Conclusion: The retrospective insertion of clause (h) of Explanation 1 to section 115JB supplied sufficient tangible material to justify the reopening of assessment within four years; the petitioner's challenge to the amendment's vires failed on the facts and submissions made.
Issue 4 - Effect of section 129 on successor authority deciding objections filed before predecessor
Legal framework: Section 129 allows a succeeding income-tax authority to continue proceedings from the stage where the predecessor left; proviso permits the assessee to demand reopening or rehearing before continuation.
Interpretation and reasoning: Section 129 addresses change of incumbent and preserves the successor's power to continue the proceeding unless the assessee demands reopening or rehearing. It does not prohibit the successor from deciding objections filed before the predecessor. The proviso affords the assessee an option (to demand reopening/rehearing), but absent such demand, the successor may proceed. The petitioner did not place a factual foundation in affidavit that such a demand had been made, and the plea raised in argument involved facts not put to the respondents or contradicted in pleadings.
Ratio vs. Obiter: Ratio - as a matter of statutory interpretation, section 129 does not bar the successor from deciding objections filed before the predecessor unless the assessee invoked the proviso by demanding reopening or rehearing.

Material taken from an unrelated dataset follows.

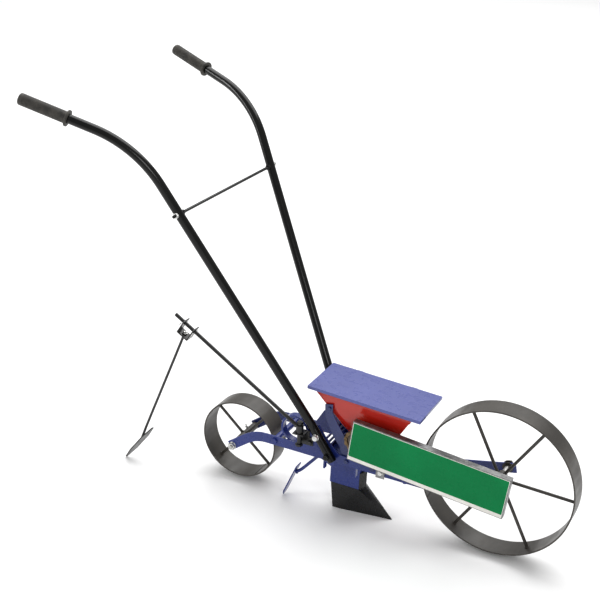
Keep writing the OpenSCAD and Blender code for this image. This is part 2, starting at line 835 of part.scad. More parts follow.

Conclusion: The objection that the successor officer passed the order rejecting objections filed before the predecessor is legally untenable where no demand for reopening/rehearing was made; the plea was factually unsupported and therefore rejected.
Overall Disposition
The Court dismissed the writ petition; statutory preconditions for sanction were satisfied, retrospective amendment provided tangible material for reopening, objections as to successor deciding predecessor's record under section 129 were unfounded in fact and law, and challenges to the vires of the retrospective amendment were not made out on the record.